**Dataset extract**
○ ○ ○ ○
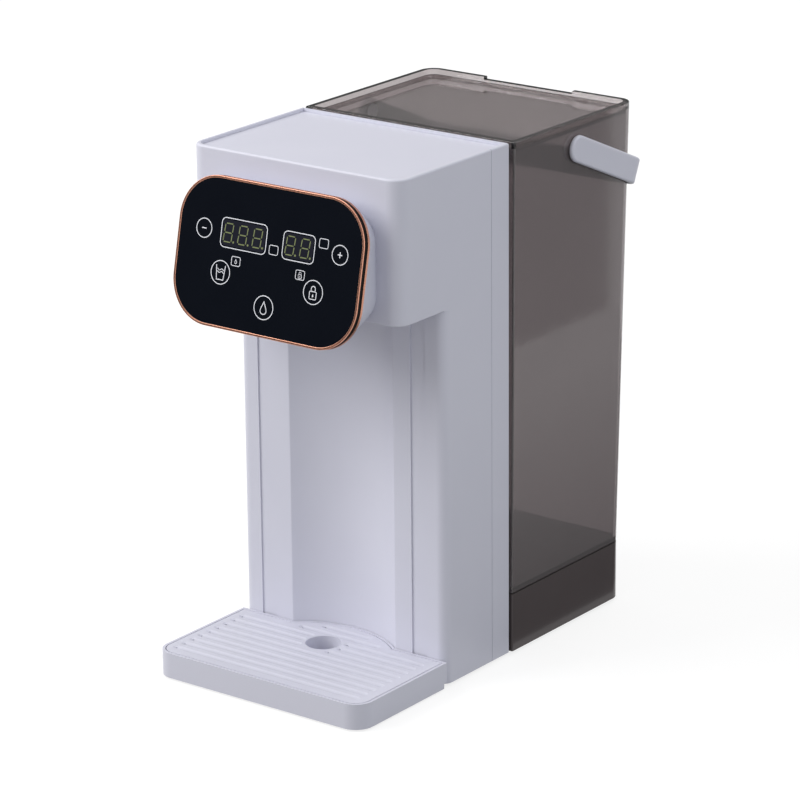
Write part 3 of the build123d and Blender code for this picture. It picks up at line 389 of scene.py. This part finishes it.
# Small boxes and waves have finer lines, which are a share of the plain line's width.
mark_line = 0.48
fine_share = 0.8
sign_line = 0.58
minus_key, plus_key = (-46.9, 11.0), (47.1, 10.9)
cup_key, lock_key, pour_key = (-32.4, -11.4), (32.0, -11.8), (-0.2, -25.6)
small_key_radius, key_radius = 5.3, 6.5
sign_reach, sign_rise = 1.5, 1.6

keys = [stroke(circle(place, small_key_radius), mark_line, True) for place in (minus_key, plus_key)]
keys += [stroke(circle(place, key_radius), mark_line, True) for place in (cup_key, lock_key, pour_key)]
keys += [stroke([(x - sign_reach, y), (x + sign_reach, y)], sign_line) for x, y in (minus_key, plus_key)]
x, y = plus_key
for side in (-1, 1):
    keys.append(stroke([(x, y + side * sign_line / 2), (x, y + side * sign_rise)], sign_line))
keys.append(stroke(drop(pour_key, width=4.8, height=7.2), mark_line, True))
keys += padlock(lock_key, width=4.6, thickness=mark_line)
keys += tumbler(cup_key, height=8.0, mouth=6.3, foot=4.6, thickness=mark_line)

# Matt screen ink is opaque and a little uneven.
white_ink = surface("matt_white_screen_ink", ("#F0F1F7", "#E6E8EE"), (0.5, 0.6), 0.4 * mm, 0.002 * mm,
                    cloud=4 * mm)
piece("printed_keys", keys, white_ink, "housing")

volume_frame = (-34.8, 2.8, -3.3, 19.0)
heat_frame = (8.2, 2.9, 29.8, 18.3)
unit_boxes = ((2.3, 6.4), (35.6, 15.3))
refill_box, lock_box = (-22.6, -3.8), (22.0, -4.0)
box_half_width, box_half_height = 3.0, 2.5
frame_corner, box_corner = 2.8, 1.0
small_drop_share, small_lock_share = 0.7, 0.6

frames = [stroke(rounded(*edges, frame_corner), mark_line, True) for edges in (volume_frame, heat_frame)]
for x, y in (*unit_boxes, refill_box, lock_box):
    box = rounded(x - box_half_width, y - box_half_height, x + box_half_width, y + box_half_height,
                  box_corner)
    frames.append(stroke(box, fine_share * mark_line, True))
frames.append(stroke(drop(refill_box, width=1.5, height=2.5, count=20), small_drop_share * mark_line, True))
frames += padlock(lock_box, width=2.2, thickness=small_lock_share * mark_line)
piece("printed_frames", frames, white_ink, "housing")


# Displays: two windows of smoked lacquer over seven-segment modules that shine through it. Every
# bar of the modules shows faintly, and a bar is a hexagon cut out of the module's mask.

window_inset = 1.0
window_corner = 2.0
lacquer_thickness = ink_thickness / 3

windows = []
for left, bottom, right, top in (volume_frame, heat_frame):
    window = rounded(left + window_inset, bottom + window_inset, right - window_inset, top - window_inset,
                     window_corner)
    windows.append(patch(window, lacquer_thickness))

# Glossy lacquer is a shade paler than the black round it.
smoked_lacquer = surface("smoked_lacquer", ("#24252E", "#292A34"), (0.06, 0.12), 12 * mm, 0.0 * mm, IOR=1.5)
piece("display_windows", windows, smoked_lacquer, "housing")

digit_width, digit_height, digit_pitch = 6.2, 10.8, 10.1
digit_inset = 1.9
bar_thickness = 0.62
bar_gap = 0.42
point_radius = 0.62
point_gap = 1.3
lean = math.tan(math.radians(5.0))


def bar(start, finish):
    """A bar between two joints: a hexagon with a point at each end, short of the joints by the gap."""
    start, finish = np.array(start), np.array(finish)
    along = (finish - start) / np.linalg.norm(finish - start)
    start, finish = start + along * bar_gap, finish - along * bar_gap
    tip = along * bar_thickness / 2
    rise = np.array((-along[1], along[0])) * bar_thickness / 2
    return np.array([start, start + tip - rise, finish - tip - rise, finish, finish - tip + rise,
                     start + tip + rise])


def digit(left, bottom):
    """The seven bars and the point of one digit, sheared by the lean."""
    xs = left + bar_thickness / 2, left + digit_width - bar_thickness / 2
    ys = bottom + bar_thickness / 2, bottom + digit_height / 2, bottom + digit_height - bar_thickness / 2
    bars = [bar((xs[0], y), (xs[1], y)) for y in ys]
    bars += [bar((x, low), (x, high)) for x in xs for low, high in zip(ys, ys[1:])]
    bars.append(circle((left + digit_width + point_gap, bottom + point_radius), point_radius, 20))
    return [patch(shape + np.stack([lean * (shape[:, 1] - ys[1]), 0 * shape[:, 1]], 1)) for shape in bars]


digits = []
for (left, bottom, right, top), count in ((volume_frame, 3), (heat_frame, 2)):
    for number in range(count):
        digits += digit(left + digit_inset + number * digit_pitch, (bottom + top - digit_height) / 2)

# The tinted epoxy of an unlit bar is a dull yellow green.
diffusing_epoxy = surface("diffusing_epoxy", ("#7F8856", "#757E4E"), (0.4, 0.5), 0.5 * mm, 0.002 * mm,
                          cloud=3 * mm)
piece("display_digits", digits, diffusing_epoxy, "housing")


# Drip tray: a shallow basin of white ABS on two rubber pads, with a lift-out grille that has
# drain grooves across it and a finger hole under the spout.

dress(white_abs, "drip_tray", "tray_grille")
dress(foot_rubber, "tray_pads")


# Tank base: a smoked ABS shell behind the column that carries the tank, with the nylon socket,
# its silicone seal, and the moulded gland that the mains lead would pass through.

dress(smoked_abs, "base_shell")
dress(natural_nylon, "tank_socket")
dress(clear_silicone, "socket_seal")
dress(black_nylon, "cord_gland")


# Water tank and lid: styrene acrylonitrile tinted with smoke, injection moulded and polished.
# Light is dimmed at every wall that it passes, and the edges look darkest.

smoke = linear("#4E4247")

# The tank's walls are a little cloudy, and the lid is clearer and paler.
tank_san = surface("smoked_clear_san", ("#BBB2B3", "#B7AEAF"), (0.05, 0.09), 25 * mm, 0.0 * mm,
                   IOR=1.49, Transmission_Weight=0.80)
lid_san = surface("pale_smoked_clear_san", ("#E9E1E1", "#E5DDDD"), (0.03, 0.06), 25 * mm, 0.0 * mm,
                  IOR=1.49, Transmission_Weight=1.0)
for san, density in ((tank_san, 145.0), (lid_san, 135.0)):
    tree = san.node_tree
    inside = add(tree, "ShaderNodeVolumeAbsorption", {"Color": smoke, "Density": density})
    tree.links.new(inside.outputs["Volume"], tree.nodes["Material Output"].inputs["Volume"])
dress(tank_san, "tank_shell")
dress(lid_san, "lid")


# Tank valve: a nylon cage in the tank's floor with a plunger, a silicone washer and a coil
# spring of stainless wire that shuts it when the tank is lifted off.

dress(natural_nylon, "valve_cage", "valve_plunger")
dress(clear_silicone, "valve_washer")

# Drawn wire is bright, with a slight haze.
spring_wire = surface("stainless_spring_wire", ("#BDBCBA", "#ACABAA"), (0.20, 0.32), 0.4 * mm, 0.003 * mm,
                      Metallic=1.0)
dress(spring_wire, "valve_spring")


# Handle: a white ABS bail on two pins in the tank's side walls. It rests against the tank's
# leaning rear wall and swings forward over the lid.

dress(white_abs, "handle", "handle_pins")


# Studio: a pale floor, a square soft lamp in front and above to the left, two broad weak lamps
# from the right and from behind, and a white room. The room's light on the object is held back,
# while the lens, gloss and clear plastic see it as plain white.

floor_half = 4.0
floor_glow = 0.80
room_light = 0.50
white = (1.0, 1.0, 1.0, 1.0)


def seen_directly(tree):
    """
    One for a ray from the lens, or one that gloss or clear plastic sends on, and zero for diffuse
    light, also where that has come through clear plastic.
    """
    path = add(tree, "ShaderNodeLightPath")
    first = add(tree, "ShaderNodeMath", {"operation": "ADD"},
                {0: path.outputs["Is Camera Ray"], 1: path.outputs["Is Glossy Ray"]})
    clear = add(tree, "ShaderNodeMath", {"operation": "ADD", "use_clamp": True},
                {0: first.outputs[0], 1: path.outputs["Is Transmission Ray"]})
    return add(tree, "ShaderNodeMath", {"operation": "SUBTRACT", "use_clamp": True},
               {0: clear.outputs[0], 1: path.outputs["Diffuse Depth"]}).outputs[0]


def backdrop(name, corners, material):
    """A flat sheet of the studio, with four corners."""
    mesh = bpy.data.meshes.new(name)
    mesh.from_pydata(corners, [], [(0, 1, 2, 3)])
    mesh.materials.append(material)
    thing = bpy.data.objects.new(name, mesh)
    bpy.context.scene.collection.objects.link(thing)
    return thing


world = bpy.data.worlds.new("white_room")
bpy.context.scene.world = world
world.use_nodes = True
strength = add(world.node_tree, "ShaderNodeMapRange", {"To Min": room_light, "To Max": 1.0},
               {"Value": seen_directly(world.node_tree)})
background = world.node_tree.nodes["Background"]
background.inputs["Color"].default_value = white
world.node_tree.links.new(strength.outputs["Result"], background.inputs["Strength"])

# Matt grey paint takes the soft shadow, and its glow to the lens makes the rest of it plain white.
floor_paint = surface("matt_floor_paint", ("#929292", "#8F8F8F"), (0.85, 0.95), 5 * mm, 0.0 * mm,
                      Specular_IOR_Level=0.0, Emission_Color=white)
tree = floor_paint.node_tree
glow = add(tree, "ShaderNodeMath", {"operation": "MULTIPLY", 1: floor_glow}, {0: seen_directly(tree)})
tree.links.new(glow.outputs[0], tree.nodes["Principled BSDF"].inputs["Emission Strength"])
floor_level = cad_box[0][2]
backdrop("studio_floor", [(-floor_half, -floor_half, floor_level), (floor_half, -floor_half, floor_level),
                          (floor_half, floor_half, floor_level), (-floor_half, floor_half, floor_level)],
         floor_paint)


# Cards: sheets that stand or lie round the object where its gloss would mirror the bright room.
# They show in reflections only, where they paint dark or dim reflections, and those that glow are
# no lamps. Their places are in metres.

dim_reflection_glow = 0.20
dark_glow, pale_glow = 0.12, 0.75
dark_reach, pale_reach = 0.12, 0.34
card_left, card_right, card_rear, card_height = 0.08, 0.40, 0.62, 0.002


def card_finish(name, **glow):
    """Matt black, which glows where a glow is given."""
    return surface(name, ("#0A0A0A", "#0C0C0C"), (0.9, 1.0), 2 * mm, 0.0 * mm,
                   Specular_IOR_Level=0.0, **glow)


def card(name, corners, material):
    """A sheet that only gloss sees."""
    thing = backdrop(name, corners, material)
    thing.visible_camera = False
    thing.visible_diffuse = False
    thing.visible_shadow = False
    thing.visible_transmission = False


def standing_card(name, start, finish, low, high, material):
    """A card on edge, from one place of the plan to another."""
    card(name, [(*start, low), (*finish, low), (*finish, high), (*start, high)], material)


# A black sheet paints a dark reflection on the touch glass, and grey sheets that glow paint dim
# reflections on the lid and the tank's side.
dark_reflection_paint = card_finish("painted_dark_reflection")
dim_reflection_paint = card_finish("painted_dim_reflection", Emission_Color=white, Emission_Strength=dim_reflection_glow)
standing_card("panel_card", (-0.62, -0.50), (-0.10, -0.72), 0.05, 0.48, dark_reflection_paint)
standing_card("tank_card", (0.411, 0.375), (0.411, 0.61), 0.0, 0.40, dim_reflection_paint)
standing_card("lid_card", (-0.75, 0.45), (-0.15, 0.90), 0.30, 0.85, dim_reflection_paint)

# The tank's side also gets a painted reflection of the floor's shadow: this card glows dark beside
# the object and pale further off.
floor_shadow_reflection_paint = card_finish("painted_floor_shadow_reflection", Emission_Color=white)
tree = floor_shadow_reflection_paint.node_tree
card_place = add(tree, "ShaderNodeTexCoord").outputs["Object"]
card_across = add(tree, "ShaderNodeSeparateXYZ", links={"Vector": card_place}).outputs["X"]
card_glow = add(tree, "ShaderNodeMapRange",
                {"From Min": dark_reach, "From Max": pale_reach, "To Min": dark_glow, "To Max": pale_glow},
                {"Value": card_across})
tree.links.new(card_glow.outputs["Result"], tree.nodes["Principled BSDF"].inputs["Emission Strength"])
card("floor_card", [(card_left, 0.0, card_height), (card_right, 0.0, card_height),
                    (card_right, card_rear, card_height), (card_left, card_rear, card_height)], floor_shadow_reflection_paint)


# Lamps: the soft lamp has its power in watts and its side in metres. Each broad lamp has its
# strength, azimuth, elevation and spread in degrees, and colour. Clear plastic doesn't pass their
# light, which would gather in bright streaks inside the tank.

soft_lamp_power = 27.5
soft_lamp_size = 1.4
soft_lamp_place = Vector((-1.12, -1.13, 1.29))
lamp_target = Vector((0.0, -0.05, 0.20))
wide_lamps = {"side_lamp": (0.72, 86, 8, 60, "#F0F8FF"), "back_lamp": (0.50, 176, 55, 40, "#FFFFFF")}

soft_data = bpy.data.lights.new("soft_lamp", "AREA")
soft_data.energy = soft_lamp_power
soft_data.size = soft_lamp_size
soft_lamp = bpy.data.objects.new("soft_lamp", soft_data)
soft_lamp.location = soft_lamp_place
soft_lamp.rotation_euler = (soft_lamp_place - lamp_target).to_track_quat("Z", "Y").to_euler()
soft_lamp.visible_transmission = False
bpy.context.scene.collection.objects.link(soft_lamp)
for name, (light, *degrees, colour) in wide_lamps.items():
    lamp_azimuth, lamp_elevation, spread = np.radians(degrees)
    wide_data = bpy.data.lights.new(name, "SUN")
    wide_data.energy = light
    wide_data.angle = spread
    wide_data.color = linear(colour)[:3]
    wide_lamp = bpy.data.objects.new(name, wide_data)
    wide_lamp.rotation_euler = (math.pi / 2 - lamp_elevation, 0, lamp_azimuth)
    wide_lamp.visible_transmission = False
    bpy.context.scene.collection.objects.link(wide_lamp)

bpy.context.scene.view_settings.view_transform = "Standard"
○ ○ ○ ○
Print from the first line through the line that contains "sign_reach, sign_rise = 1.5, 1.6", please, including both, and leave out every line outside that stretch.

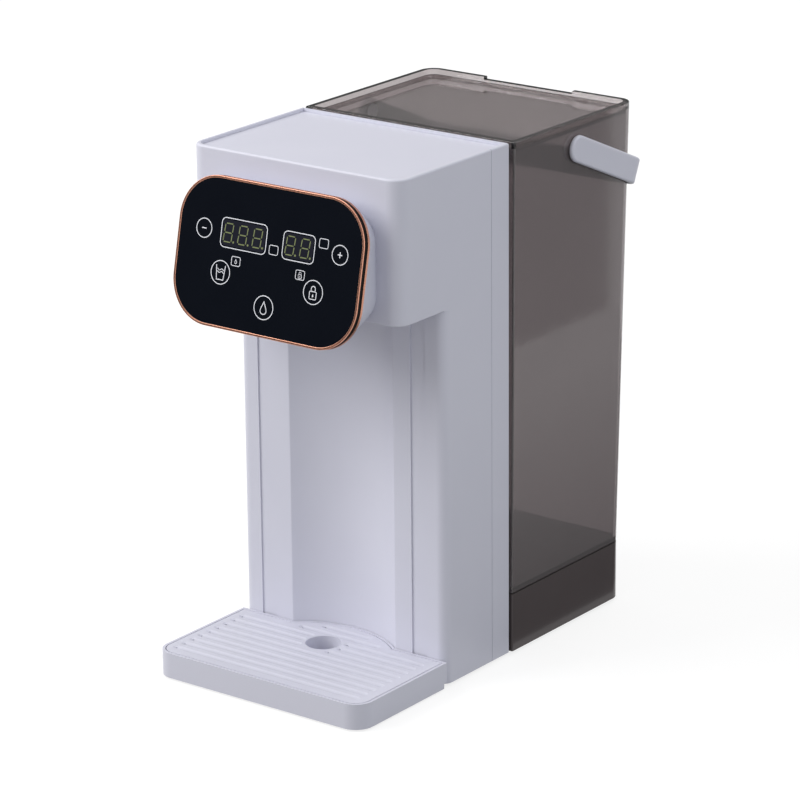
Write part 3 of the build123d and Blender code for this picture. It picks up at line 389 of scene.py. This part finishes it.
# Small boxes and waves have finer lines, which are a share of the plain line's width.
mark_line = 0.48
fine_share = 0.8
sign_line = 0.58
minus_key, plus_key = (-46.9, 11.0), (47.1, 10.9)
cup_key, lock_key, pour_key = (-32.4, -11.4), (32.0, -11.8), (-0.2, -25.6)
small_key_radius, key_radius = 5.3, 6.5
sign_reach, sign_rise = 1.5, 1.6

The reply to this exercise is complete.